Sunday, March 6, 2011

Reward offered in Calif. shooting of 2 Sikh men

ELK GROVE, Calif. (AP) -- The Council on American-Islamic Relations has offered a $5,000 reward after two Sikh men were gunned down - one of them fatally - on a sidewalk in a Northern California suburb.

The executive director of the council's Sacramento Valley chapter noted that Sikh men in beards and turbans are often targeted by those who mistake them for Muslims.

"The Muslim community offers its condolences and support to the Sikh community in this time of sorrow," Basim Elkarra said.

The reward for information leading to a conviction in the Friday afternoon shooting in Elk Grove comes as police cautioned there was no evidence it was a hate crime.
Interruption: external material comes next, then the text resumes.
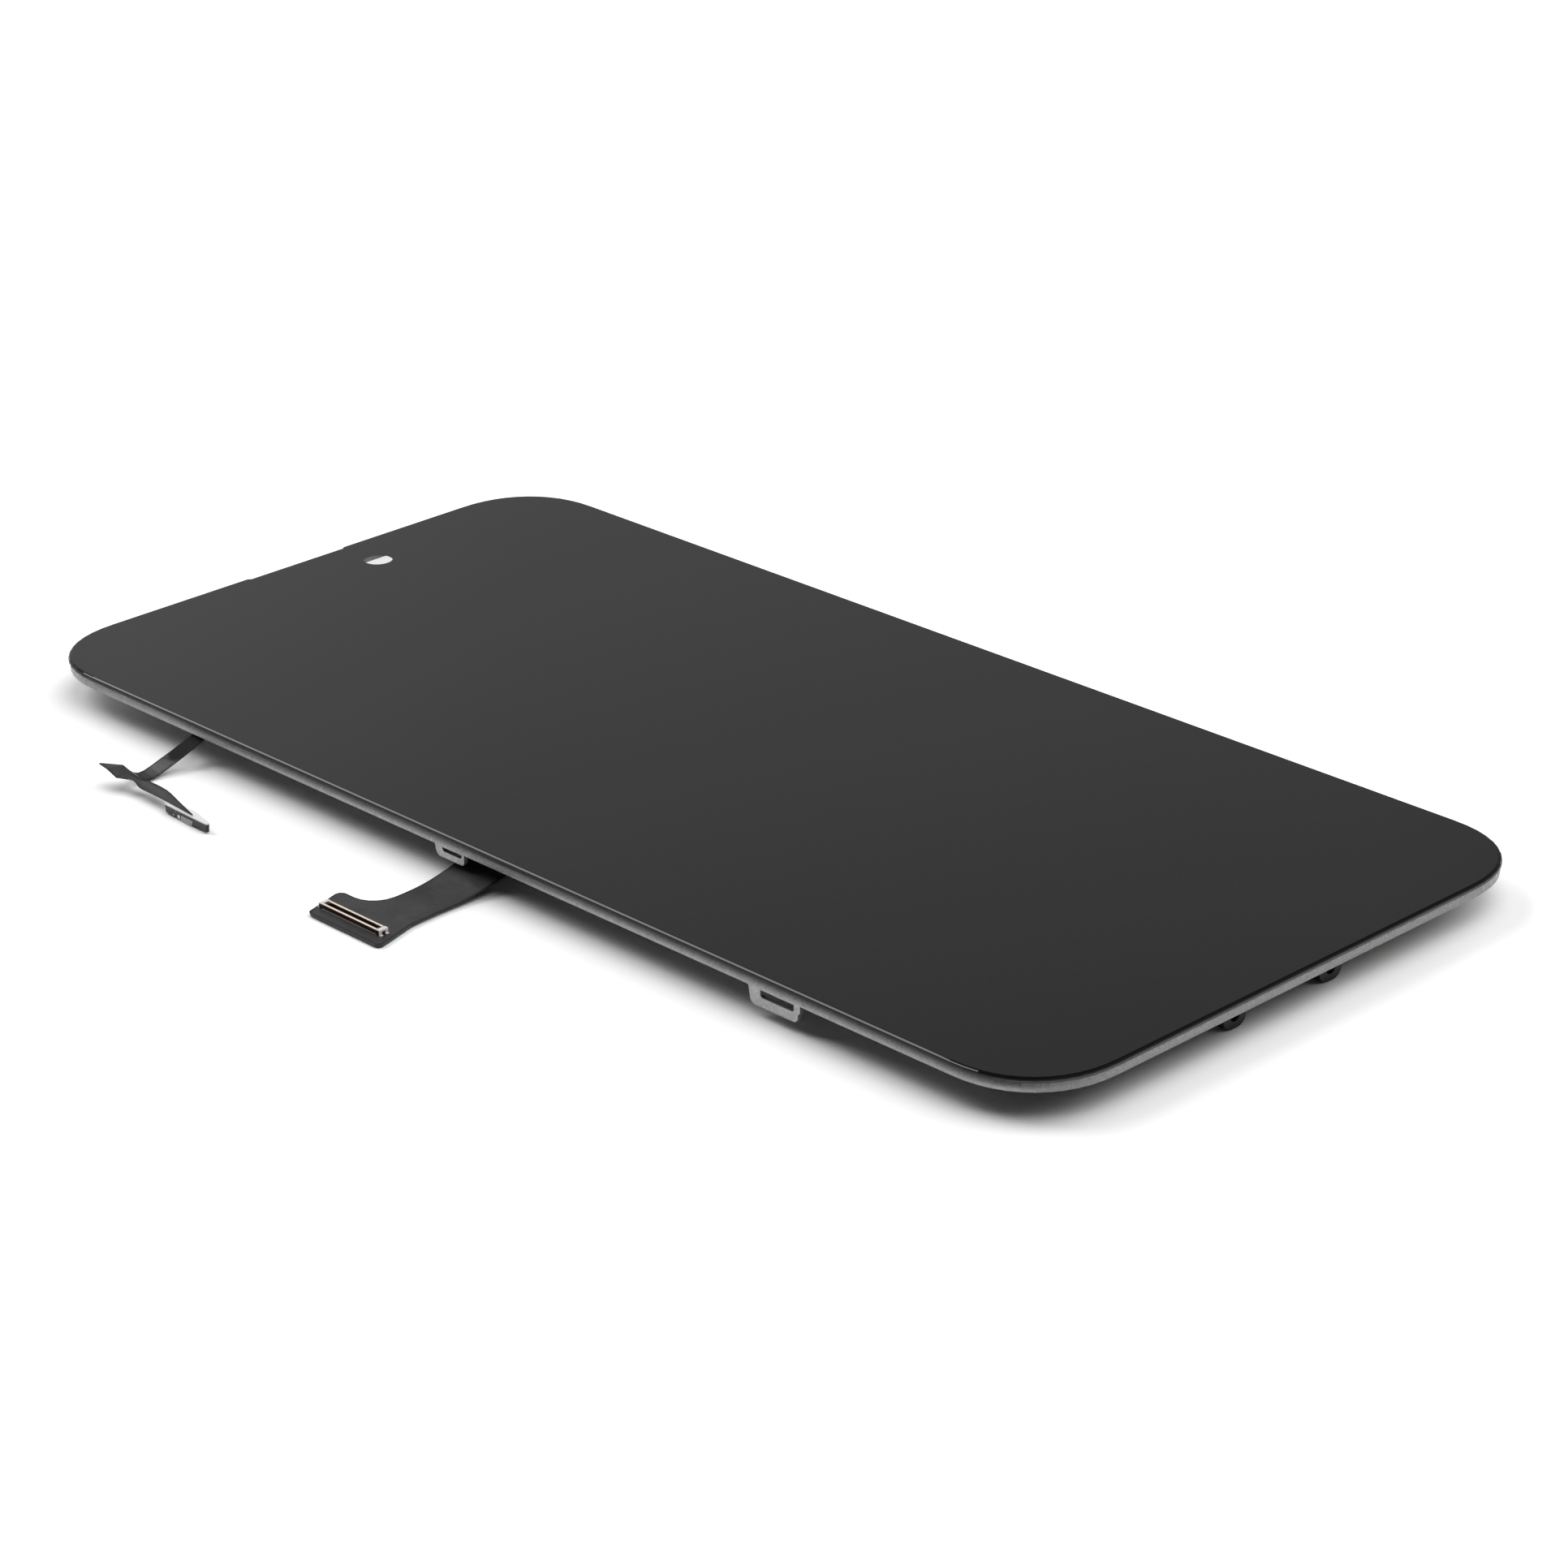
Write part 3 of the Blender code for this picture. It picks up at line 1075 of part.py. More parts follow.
def make_touch_flex(coverlay):
    """Touch flex: the arm, welded to a head that rises to a tab and tapers to a point."""
    half = TOUCH_FLEX_WIDTH / 2
    tab_z = STAND_LOW + TOUCH_TAB_RISE
    head_z = STAND_LOW + TOUCH_HEAD_RISE
    fall = (tab_z - head_z) / TOUCH_HEAD_STEPS
    tip_width = TOUCH_POINT_WIDTH
    far, near = EDGE_X - TOUCH_HEAD_FAR_OUT, EDGE_X - TOUCH_HEAD_NEAR_OUT
    tip = (EDGE_X - TOUCH_TIP_OUT, TOUCH_FLEX_Y + TOUCH_TIP_AHEAD, tab_z)
    tab = (EDGE_X - TOUCH_TAB_OUT, TOUCH_FLEX_Y - TOUCH_TAB_BEHIND, tab_z - fall)
    meeting_edge = (
        (far, TOUCH_FLEX_Y + half, tab_z - fall),
        (far, TOUCH_FLEX_Y - half, head_z + fall),
    )
    upper = [
        (tip, (tip[0] - tip_width, tip[1] - tip_width, tab_z)),
        (meeting_edge[0], ((tip[0] + tab[0]) / 2, TOUCH_FLEX_Y + half, tab_z)),
        (meeting_edge[1], tab),
    ]
    bulge_x, point_x = EDGE_X - TOUCH_BULGE_OUT, EDGE_X - TOUCH_POINT_OUT
    neck_y = tab[1] - half
    bulge_y = TOUCH_FLEX_Y - TOUCH_BULGE_BEHIND
    taper_y = TOUCH_FLEX_Y - TOUCH_TAPER_BEHIND
    point_y = TOUCH_FLEX_Y - TOUCH_POINT_BEHIND
    wedge_x, wedge_y = (bulge_x + point_x) / 2, (taper_y + point_y) / 2
    lower = [
        (*meeting_edge[1], *tab),
        (far, neck_y, head_z, near + TOUCH_WAIST, neck_y, head_z + fall),
        (bulge_x, bulge_y, head_z, near, bulge_y - half / 2, head_z),
        (bulge_x - tip_width, taper_y, head_z, near - tip_width, taper_y, head_z),
        (wedge_x, wedge_y, head_z, near - 2 * tip_width, wedge_y + half, head_z),
        (point_x + tip_width, point_y, head_z, point_x - tip_width, point_y, head_z),
    ]
    strips = [
        touch_arm_stations(meeting_edge),
        upper,
        [(edge[:3], edge[3:]) for edge in smoothed(lower, 3)],
    ]
    ribbon("touch_flex", strips, TOUCH_FLEX_THICKNESS, coverlay)


def tapered_outline(width, inset=0.0):
    """Outline of what lies under the touch flex: straight on its outer side, narrowing to a rounded tip."""
    outer_x = inset - TOUCH_PLATE_WIDTH / 2
    inner_x = outer_x + width
    low_y, high_y = inset - TOUCH_PLATE_LENGTH / 2, TOUCH_PLATE_LENGTH / 2 - inset
    tip = TOUCH_PLATE_TIP - 2 * inset
    taper = TOUCH_PLATE_TAPER * (width - tip) / (TOUCH_PLATE_WIDTH - TOUCH_PLATE_TIP)
    return filleted([
        (outer_x, low_y, TOUCH_PLATE_RADIUS),
        (outer_x + tip, low_y, TOUCH_PLATE_RADIUS),
        (inner_x, low_y + taper, TOUCH_PLATE_RADIUS),
        (inner_x, high_y, TOUCH_PLATE_RADIUS),
        (outer_x, high_y, TOUCH_PLATE_RADIUS),
    ])


def make_touch_connector(steel, housing, gold):
    """Bright plate under the end of the touch flex, and the small connector that hangs from it."""
    top = STAND_LOW + TOUCH_HEAD_RISE - TOUCH_FLEX_THICKNESS / 2 - LAYER_GAP
    low = top - TOUCH_PLATE_THICKNESS
    outline = tapered_outline(TOUCH_PLATE_WIDTH)
    parts = [plate("touch_connector_plate", [outline], low, top, steel)]
    slab_high = low - LAYER_GAP
    slab_low = slab_high - TOUCH_SLAB_THICKNESS
    socket_low = slab_low - TOUCH_SOCKET_HEIGHT
    socket_outline = tapered_outline(TOUCH_SOCKET_WIDTH, TOUCH_SOCKET_INSET)
    outer_x = TOUCH_SOCKET_INSET - TOUCH_PLATE_WIDTH / 2
    inner_x = outer_x + TOUCH_SOCKET_WIDTH
    middle_x = (outer_x + inner_x) / 2
    body = plate("touch_connector_body", [outline], slab_low, slab_high, housing)
    socket = plate("touch_socket", [socket_outline], socket_low, (slab_low + slab_high) / 2, housing)
    channel = box(
        "touch_channel",
        (middle_x - TOUCH_CHANNEL_WIDTH / 2, TOUCH_ROW_SHIFT - TOUCH_CHANNEL_LENGTH / 2, socket_low - TOUCH_SOCKET_HEIGHT),
        (middle_x + TOUCH_CHANNEL_WIDTH / 2, TOUCH_ROW_SHIFT + TOUCH_CHANNEL_LENGTH / 2, slab_low - TOUCH_CHANNEL_FLOOR),
        housing,
    )
    boolean(body, socket, "UNION")
    boolean(body, channel, "DIFFERENCE")
    parts += [body, socket, channel]
    row_length = TOUCH_CONTACT_PITCH * (TOUCH_CONTACT_COUNT - 1) + CONTACT_WIDTH
    first_y = TOUCH_ROW_SHIFT - row_length / 2
    leg_high, rail_high = slab_low - CONTACT_GAP, socket_low - CONTACT_GAP
    row = (leg_high, rail_high, first_y, TOUCH_CONTACT_COUNT, TOUCH_CONTACT_PITCH, TOUCH_CONTACT_FOOT)
    for name, wall_x, side in (("touch_contacts_outer", outer_x, -1), ("touch_contacts_inner", inner_x, 1)):
        rail = contact_row(name, wall_x, side, *row, gold)
        legs = bpy.data.objects[name + "_legs"]
        for vertex in legs.data.vertices:
            vertex.co.y -= TOUCH_CONTACT_SLANT * (vertex.co.z - rail_high) / (leg_high - rail_high)
        parts += [rail, legs]
    turned = Matrix.Rotation(math.radians(TOUCH_PLATE_TURN), 4, "Z")
    middle = (EDGE_X - TOUCH_PLATE_OUT, TOUCH_FLEX_Y - TOUCH_PLATE_BEHIND, 0.0)
    for part in parts:
        part.matrix_world = Matrix.Translation(middle) @ turned


def build():
    clear_scene()
    black = make_material("black_plastic", (0.012, 0.012, 0.013), 0.45)
    coverlay = make_material("flex_coverlay", (0.030, 0.030, 0.032), 0.55)
    gray = make_material("frame_gray", (0.20, 0.20, 0.20), 0.5)
    steel = make_material("steel", (0.45, 0.45, 0.46), 0.35, 1.0)
    gold = make_material("contact_gold", (0.83, 0.56, 0.33), 0.25, 1.0)
    silver = make_material("contact_silver", (0.72, 0.66, 0.66), 0.25, 1.0)
    white = make_material("white_plastic", (0.80, 0.80, 0.78), 0.5)
    amber = make_material("film_amber", (0.30, 0.13, 0.03), 0.4)
    glass = make_material("cover_glass", (0.9, 0.9, 0.9), 0.03, 0.0, 1.0)
    layers = {
        "clear": make_material("clear_film", (0.9, 0.9, 0.9), 0.1, 0.0, 1.0),
        "dark": make_material("polarizer_film", (0.015, 0.015, 0.017), 0.2),
        "tinted": make_material("display_glass", (0.06, 0.07, 0.07), 0.05),
        "film": make_material("optical_film", (0.75, 0.77, 0.78), 0.35),
        "mirror": make_material("reflector", (0.88, 0.88, 0.88), 0.15, 1.0),
    }
    make_cover_glass(glass)
    make_mask(black)
    make_display_layers(layers)
    make_light_frame(white)
    make_led_bar(white)
    make_rear_tray(steel)
    make_frame(gray)
    make_frame_glue(black)
    make_camera_collar(gray)
    make_screw_lugs(black)
    make_top_hooks(steel)
    earpiece_seat("earpiece_mesh", 0.0, 0.0, black)
    make_driver_film(amber, black)
    make_display_flex(coverlay, black)
    make_shield_and_tape(steel, black)
    make_display_connector(black, gold, silver)
    make_touch_flex(coverlay)
    make_touch_connector(steel, black, gold)
    bpy.context.view_layer.update()


build()
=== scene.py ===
import math

import bmesh
import bpy
from mathutils import Matrix, Vector


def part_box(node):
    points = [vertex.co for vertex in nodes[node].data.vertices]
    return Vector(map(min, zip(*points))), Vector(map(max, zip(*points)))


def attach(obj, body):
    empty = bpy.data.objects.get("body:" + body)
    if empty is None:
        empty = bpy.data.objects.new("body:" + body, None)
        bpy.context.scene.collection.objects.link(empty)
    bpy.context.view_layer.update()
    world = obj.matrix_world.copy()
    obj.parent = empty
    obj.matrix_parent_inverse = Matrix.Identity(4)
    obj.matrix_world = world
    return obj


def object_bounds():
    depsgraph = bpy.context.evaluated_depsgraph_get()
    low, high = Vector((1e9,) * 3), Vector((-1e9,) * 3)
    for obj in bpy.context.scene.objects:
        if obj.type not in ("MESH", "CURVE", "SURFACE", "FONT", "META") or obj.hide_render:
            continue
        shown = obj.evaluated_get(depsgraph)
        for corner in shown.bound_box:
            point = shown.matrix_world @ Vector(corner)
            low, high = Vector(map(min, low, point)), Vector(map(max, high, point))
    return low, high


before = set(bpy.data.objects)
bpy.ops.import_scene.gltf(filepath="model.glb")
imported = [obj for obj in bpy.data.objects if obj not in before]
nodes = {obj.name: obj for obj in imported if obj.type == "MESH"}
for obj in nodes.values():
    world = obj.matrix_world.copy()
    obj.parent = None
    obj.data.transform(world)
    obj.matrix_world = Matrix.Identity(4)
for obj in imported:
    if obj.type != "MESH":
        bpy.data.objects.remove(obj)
cad_low, cad_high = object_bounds()

# Lengths are in metres, apart from those that a comment gives in millimetres
MM = 0.001

# Camera, fitted to the photograph's edges and corners, with its sensor in millimetres
SENSOR_WIDTH = 36.0
PHOTO_WIDTH = 1932.0
FOCAL_LENGTH_IN_PIXELS = 5701.0
CAMERA_PLACE = (-0.2969, -0.3146, 0.1883)
CAMERA_RIGHT = (0.7169, -0.6971, -0.0138)
CAMERA_FORWARD = (0.6328, 0.6588, -0.4069)
CLIP_START = 0.01
CLIP_END = 20.0

# Surroundings: their pale side, their brightness from 0, away from it, to 1, towards it, the darker
# ceiling, between two heights of the direction looked in, and the share of all this that lights matt
# surfaces, where gloss shows the whole
PALE_SIDE = (-0.342, 0.940, 0.0)
WORLD_TONES = (
    (0.0, 0.12), (0.50, 0.12), (0.57, 0.15), (0.64, 0.295), (0.66, 0.304), (0.70, 0.33),
    (0.73, 0.357), (0.765, 0.434), (0.85, 0.46), (1.0, 0.3),
)
CEILING_HEIGHTS = (0.36, 0.72)
CEILING_TONE = 0.2
WORLD_LIGHT = 0.35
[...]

However, the Sacramento suburb's police chief, Robert Lehner, said there was no other apparent motive.

"The obvious Sikh appearance of the men, including the traditional Dastar headwear and lack of any other apparent motive, increasingly raise that possibility," he said in a statement.

Authorities said 65-year-old Surinder Singh was pronounced dead at the scene, and a second man, identified as 78-year-old Gurmej Atwal, has been hospitalized in critical condition.

Singh was a truck driver who had worked in both India and Libya before moving to the United States about five years ago, his son Harvinder Singh, told the Sacramento Bee. He had recently survived his fourth heart attack.

Atwal moved to the U.S. from India in 2001, and the family settled two years later in Elk Grove, according to his son, Kamaljit Atwal.

"He is quite a gentle man," he said.